Extracted material:
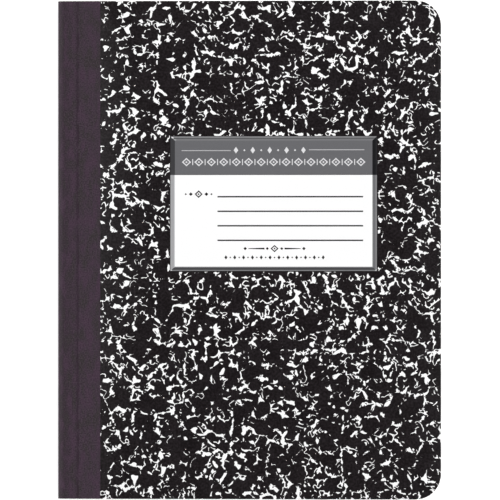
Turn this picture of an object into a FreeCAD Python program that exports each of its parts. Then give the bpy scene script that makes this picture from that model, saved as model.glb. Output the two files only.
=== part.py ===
"""Composition notebook, lying closed on its back cover.

Frame, in millimetres: X runs across the cover from the spine (-X) to the fore edge (+X),
Y runs along the spine with the head of the book at +Y, Z is the thickness. The origin is the
middle of the book's footprint, on the surface that it lies on.

How the real one is made: fifty double sheets and one card cover are stacked flat, sewn through the
middle with a lockstitch from head to tail, folded in two, covered over the fold with a cloth tape,
nipped flat in a press, and then trimmed on three sides with the two fore corners rounded.
So the pages are one folded block, the card is bedded 0.15 mm down under the tape, and the threads
run out to the trimmed head and tail. The card and the tape are each one strip in the real book;
each is parted here at the two fold lines beside the spine, because a cover turns there.
"""

import math
import os

import FreeCAD
import Part

V = FreeCAD.Vector

# ---------------------------------------------------------------- driving dimensions, mm
WIDTH = 190.5            # spine to fore edge, 7 1/2 in
HEIGHT = 247.65          # head to tail, 9 3/4 in
SHEETS = 100             # leaves, as 50 double sheets
LEAF = 0.080             # caliper of one leaf
CARD = 0.65              # cover card
TAPE = 0.15              # cloth tape over the spine
TAPE_FLAP = 21.2         # how far the tape reaches onto each cover, from the spine
FORE_R = 12.7            # rounded fore corners, 1/2 in
SPINE_R = 3.0            # outside radius of the spine's two long edges
FOLD_END = 3.0           # where the spine part of the card and tape ends
FOLD_GAP = 0.2           # parting at the fold line, so that a cover can turn
THREAD = 0.30            # sewing thread
PITCH = 8.0              # stitch length
HOLES = 31               # needle holes
LEG = 0.32               # half the distance between the two strands in a needle hole
BEND = 0.22              # bend of the needle thread where it goes into a hole

TEXT = SHEETS * LEAF                     # 8.0, thickness of the page block
THICK = TEXT + 2 * CARD                  # 9.3, thickness of the book
MID = THICK / 2
X0 = -WIDTH / 2                          # outside face of the spine
X1 = WIDTH / 2                           # fore edge
HALF_H = HEIGHT / 2
CARD_R = SPINE_R - TAPE                  # outside radius of the card on the spine
BLOCK_R = SPINE_R - CARD                 # radius of the folded edges of the pages
FOLD_FACE = X0 + CARD                    # outside of the outermost folded sheet
FOLD_CENTRE = FOLD_FACE + (SHEETS / 2) * LEAF   # inside of the innermost fold, where the thread lies
LOOP_X = FOLD_CENTRE + THREAD / 2 + 0.05        # centre line of the bobbin thread
RUN_X = X0 + TAPE + THREAD / 2 + 0.005          # centre line of the needle thread's runs
START = X0 + FOLD_END + FOLD_GAP         # where a cover begins


# ---------------------------------------------------------------- helpers
def face_xz(edges):
    """A face in the XZ plane at the tail (y = -HALF_H), from edges given there."""
    return Part.Face(Part.Wire(edges))


def pt(x, z, y=-HALF_H):
    return V(x, y, z)


def line(a, b):
    return Part.LineSegment(a, b).toShape()


def arc(a, m, b):
    return Part.Arc(a, m, b).toShape()


def along_book(face):
    return face.extrude(V(0, HEIGHT, 0))


def quarter(cx, cz, r, a0, a1):
    """An arc about (cx, cz) in the XZ plane at the tail, from angle a0 to a1 in degrees."""
    p = [pt(cx + r * math.cos(math.radians(a)), cz + r * math.sin(math.radians(a)))
         for a in (a0, (a0 + a1) / 2, a1)]
    return arc(*p)


def trim_outline():
    """The trimmed outline of the whole book, taller than it: square at the spine, round at the fore corners."""
    k = FORE_R * (1 - math.sqrt(0.5))
    lo, hi, x1, r = -HALF_H, HALF_H, X1, FORE_R
    p = lambda x, y: V(x, y, -1)
    edges = [
        line(p(X0 - 1, lo), p(x1 - r, lo)),
        arc(p(x1 - r, lo), p(x1 - k, lo + k), p(x1, lo + r)),
        line(p(x1, lo + r), p(x1, hi - r)),
        arc(p(x1, hi - r), p(x1 - k, hi - k), p(x1 - r, hi)),
        line(p(x1 - r, hi), p(X0 - 1, hi)),
        line(p(X0 - 1, hi), p(X0 - 1, lo)),
    ]
    return Part.Face(Part.Wire(edges)).extrude(V(0, 0, THICK + 2))


OUTLINE = trim_outline()


def wrap(outer_x, outer_r, thick, end_x):
    """A strip folded round the spine: outside face at outer_x, with thickness thick, its two ends at end_x."""
    inner_x, inner_r = outer_x + thick, outer_r - thick
    off = outer_x - X0
    zo0, zo1 = off, THICK - off              # outside faces, bottom and top
    zi0, zi1 = zo0 + thick, zo1 - thick      # inside faces
    cx = outer_x + outer_r
    edges = [
        line(pt(end_x, zo0), pt(cx, zo0)) if end_x - cx > 1e-6 else None,
        quarter(cx, zo0 + outer_r, outer_r, 270, 180),
        line(pt(outer_x, zo0 + outer_r), pt(outer_x, zo1 - outer_r)),
        quarter(cx, zo1 - outer_r, outer_r, 180, 90),
        line(pt(cx, zo1), pt(end_x, zo1)) if end_x - cx > 1e-6 else None,
        line(pt(end_x, zo1), pt(end_x, zi1)),
        line(pt(end_x, zi1), pt(cx, zi1)) if end_x - cx > 1e-6 else None,
        quarter(cx, zi1 - inner_r, inner_r, 90, 180),
        line(pt(inner_x, zi1 - inner_r), pt(inner_x, zi0 + inner_r)),
        quarter(cx, zi0 + inner_r, inner_r, 180, 270),
        line(pt(cx, zi0), pt(end_x, zi0)) if end_x - cx > 1e-6 else None,
        line(pt(end_x, zi0), pt(end_x, zo0)),
    ]
    return along_book(face_xz([e for e in edges if e is not None]))


# ---------------------------------------------------------------- sewing
STITCH_Y = [(i - (HOLES - 1) / 2) * PITCH for i in range(HOLES)]


def needle_path():
    """Centre line of the needle thread: runs under the tape, and at each hole a loop through the
    folds that passes round the bobbin thread and comes back up the same hole."""
    edges, side, y = [], 1, -HALF_H
    s = math.sqrt(0.5)
    for y0 in STITCH_Y:
        za, zb = MID + side * LEG, MID - side * LEG
        # run, then down into the hole
        edges.append(line(V(RUN_X, y, za), V(RUN_X, y0 - BEND, za)))
        edges.append(arc(V(RUN_X, y0 - BEND, za),
                         V(RUN_X + BEND * (1 - s), y0 - BEND * (1 - s), za),
                         V(RUN_X + BEND, y0, za)))
        edges.append(line(V(RUN_X + BEND, y0, za), V(LOOP_X, y0, za)))
        # round the bobbin thread and back
        edges.append(arc(V(LOOP_X, y0, za), V(LOOP_X + LEG, y0, MID), V(LOOP_X, y0, zb)))
        edges.append(line(V(LOOP_X, y0, zb), V(RUN_X + BEND, y0, zb)))
        edges.append(arc(V(RUN_X + BEND, y0, zb),
                         V(RUN_X + BEND * (1 - s), y0 + BEND * (1 - s), zb),
                         V(RUN_X, y0 + BEND, zb)))
        y, side = y0 + BEND, -side
    edges.append(line(V(RUN_X, y, MID + side * LEG), V(RUN_X, HALF_H, MID + side * LEG)))
    return Part.Wire(edges)


def needle_thread():
    path = needle_path()
    start = path.Edges[0].Vertexes[0].Point
    ring = Part.Wire(Part.makeCircle(THREAD / 2, V(RUN_X, -HALF_H, MID + LEG), V(0, 1, 0)))
    body = path.makePipeShell([ring], True, False)
    want = math.pi * (THREAD / 2) ** 2 * path.Length
    print("needle thread", round(path.Length, 1), "mm long, volume", round(body.Volume, 3),
          "of", round(want, 3), "valid", body.isValid(), "start", start)
    return body


def bobbin_thread():
    return Part.makeCylinder(THREAD / 2, HEIGHT, V(LOOP_X, -HALF_H, MID), V(0, 1, 0))


def needle_holes(x_from, x_to):
    """The punched needle holes, as a list of cutters."""
    wide, tall = 2 * (BEND + 0.02), 2 * (LEG + THREAD / 2 + 0.03)
    return [Part.makeBox(x_to - x_from, wide, tall, V(x_from, y0 - wide / 2, MID - tall / 2))
            for y0 in STITCH_Y]


def fold_hollow():
    """The drop-shaped hollow inside the innermost fold, where the bobbin thread lies."""
    r = LOOP_X - FOLD_CENTRE
    tip = V(LOOP_X + 1.6, -HALF_H, MID)
    a = math.acos(r / 1.6)
    up = V(LOOP_X + r * math.cos(a), -HALF_H, MID + r * math.sin(a))
    dn = V(LOOP_X + r * math.cos(a), -HALF_H, MID - r * math.sin(a))
    edges = [line(tip, up), arc(up, V(LOOP_X - r, -HALF_H, MID), dn), line(dn, tip)]
    return along_book(Part.Face(Part.Wire(edges)))


# ---------------------------------------------------------------- pieces
def page_block():
    lo, hi, r, xs = CARD, THICK - CARD, BLOCK_R, FOLD_FACE
    edges = [
        line(pt(X1, lo), pt(xs + r, lo)),
        quarter(xs + r, lo + r, r, 270, 180),
        line(pt(xs, lo + r), pt(xs, hi - r)),
        quarter(xs + r, hi - r, r, 180, 90),
        line(pt(xs + r, hi), pt(X1, hi)),
        line(pt(X1, hi), pt(X1, lo)),
    ]
    block = along_book(face_xz(edges)).common(OUTLINE)
    depth = LOOP_X + LEG + THREAD / 2 + 0.03
    return block.cut(needle_holes(xs - 0.5, depth) + [fold_hollow()])


def cover_spine():
    strip = wrap(X0 + TAPE, CARD_R, CARD - TAPE, X0 + FOLD_END)
    tall = 2 * (LEG + THREAD / 2 + 0.03)
    channel = Part.makeBox(THREAD + 0.01 + 0.5, HEIGHT, tall,
                           V(X0 + TAPE - 0.5, -HALF_H, MID - tall / 2))
    return strip.cut([channel] + needle_holes(X0, FOLD_FACE + 0.5))


def cover(top):
    """One cover panel. It is 0.15 mm thinner where the tape is pressed into it."""
    step = X0 + TAPE_FLAP
    if top:
        inner, outer, bed = THICK - CARD, THICK, THICK - TAPE
    else:
        inner, outer, bed = CARD, 0.0, TAPE
    pts = [(START, inner), (X1, inner), (X1, outer), (step, outer), (step, bed), (START, bed)]
    edges = [line(pt(*pts[i]), pt(*pts[(i + 1) % len(pts)])) for i in range(len(pts))]
    return along_book(face_xz(edges)).common(OUTLINE)


def tape_flap(top):
    z = THICK - TAPE if top else 0.0
    return Part.makeBox(TAPE_FLAP - FOLD_END - FOLD_GAP, HEIGHT, TAPE, V(START, -HALF_H, z))


def spine_tape():
    return wrap(X0, SPINE_R, TAPE, X0 + FOLD_END)


PIECES = {
    "page_block": page_block,
    "cover_spine": cover_spine,
    "front_cover": lambda: cover(True),
    "back_cover": lambda: cover(False),
    "spine_tape": spine_tape,
    "front_tape_flap": lambda: tape_flap(True),
    "back_tape_flap": lambda: tape_flap(False),
    "needle_thread": needle_thread,
    "bobbin_thread": bobbin_thread,
}


def main():
    os.makedirs("parts", exist_ok=True)
    for name, make in PIECES.items():
        shape = make()
        solids = shape.Solids
        if len(solids) != 1 or not shape.isValid():
            raise RuntimeError(f"{name}: {len(solids)} solids, valid {shape.isValid()}")
        solid = solids[0]
        b = solid.BoundBox
        print(f"{name}: {len(solid.Faces)} faces, {solid.Volume:.2f} mm3, "
              f"x {b.XMin:.3f}..{b.XMax:.3f} y {b.YMin:.3f}..{b.YMax:.3f} z {b.ZMin:.3f}..{b.ZMax:.3f}")
        solid.exportStep(f"parts/{name}.step")


main()
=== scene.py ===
"""Looks of the composition notebook: marbled card covers, cloth tape, ruled leaves and sewing thread.

Lengths are written in millimetres and turned into metres where a mesh is made. The covers and the tape
are laid out unrolled: s runs from the middle of the spine, round its edge and out to the fore edge,
y runs from tail to head, and d is the depth below the outside of the closed book.
"""

import math
import random

import bpy
import numpy as np
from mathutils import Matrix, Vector
from mathutils.geometry import delaunay_2d_cdt


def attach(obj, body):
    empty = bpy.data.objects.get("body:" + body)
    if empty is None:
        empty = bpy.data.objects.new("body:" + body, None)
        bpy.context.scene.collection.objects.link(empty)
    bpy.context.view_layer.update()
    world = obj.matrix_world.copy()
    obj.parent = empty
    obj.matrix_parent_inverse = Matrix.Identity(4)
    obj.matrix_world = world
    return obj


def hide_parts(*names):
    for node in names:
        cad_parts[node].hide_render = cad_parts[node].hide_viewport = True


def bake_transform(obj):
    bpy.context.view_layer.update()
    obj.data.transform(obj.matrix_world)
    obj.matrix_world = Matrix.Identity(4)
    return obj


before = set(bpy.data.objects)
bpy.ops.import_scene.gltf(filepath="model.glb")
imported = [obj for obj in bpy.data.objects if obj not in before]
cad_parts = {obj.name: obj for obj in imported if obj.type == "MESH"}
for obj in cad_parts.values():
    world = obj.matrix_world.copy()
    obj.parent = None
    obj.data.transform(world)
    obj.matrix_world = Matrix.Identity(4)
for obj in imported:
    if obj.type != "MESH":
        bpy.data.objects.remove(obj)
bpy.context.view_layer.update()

# ---------------------------------------------------------------- sizes, mm
W, H, T = 190.5, 247.65, 9.3
X0, HALF_H, MID = -W / 2, H / 2, T / 2
R = 3.0                       # outside radius of the spine's edges
CARD, TAPE_T = 0.65, 0.15
TAPE_FLAP = 21.2
FORE_R = 12.7
S1 = MID - R                  # flat part of half the spine
ARC = R * math.pi / 2
S_FLAT = S1 + ARC             # where the flat cover begins
SEED = 20
BENDS = 40                    # steps round a quarter turn


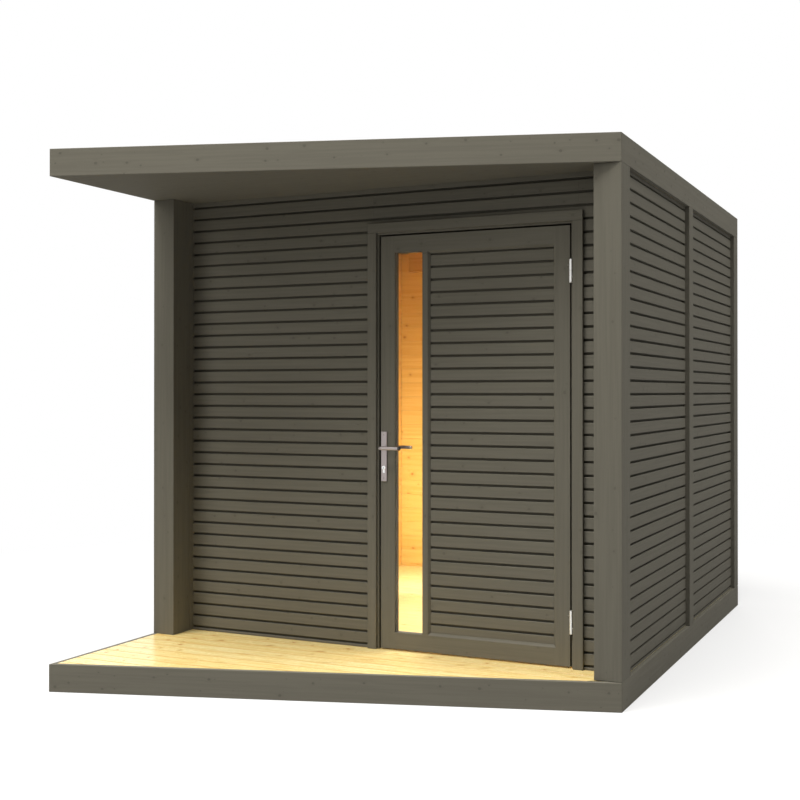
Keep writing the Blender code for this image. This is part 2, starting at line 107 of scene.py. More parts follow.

Task statement: Within the listing above, extract exactly the lines from the line with "if len(solids) != 1" to the line with "bpy.data.objects.remove(obj)", the two named lines included, and no others.

Right answer:
        if len(solids) != 1 or not shape.isValid():
            raise RuntimeError(f"{name}: {len(solids)} solids, valid {shape.isValid()}")
        solid = solids[0]
        b = solid.BoundBox
        print(f"{name}: {len(solid.Faces)} faces, {solid.Volume:.2f} mm3, "
              f"x {b.XMin:.3f}..{b.XMax:.3f} y {b.YMin:.3f}..{b.YMax:.3f} z {b.ZMin:.3f}..{b.ZMax:.3f}")
        solid.exportStep(f"parts/{name}.step")


main()
=== scene.py ===
"""Looks of the composition notebook: marbled card covers, cloth tape, ruled leaves and sewing thread.

Lengths are written in millimetres and turned into metres where a mesh is made. The covers and the tape
are laid out unrolled: s runs from the middle of the spine, round its edge and out to the fore edge,
y runs from tail to head, and d is the depth below the outside of the closed book.
"""

import math
import random

import bpy
import numpy as np
from mathutils import Matrix, Vector
from mathutils.geometry import delaunay_2d_cdt


def attach(obj, body):
    empty = bpy.data.objects.get("body:" + body)
    if empty is None:
        empty = bpy.data.objects.new("body:" + body, None)
        bpy.context.scene.collection.objects.link(empty)
    bpy.context.view_layer.update()
    world = obj.matrix_world.copy()
    obj.parent = empty
    obj.matrix_parent_inverse = Matrix.Identity(4)
    obj.matrix_world = world
    return obj


def hide_parts(*names):
    for node in names:
        cad_parts[node].hide_render = cad_parts[node].hide_viewport = True


def bake_transform(obj):
    bpy.context.view_layer.update()
    obj.data.transform(obj.matrix_world)
    obj.matrix_world = Matrix.Identity(4)
    return obj


before = set(bpy.data.objects)
bpy.ops.import_scene.gltf(filepath="model.glb")
imported = [obj for obj in bpy.data.objects if obj not in before]
cad_parts = {obj.name: obj for obj in imported if obj.type == "MESH"}
for obj in cad_parts.values():
    world = obj.matrix_world.copy()
    obj.parent = None
    obj.data.transform(world)
    obj.matrix_world = Matrix.Identity(4)
for obj in imported:
    if obj.type != "MESH":
        bpy.data.objects.remove(obj)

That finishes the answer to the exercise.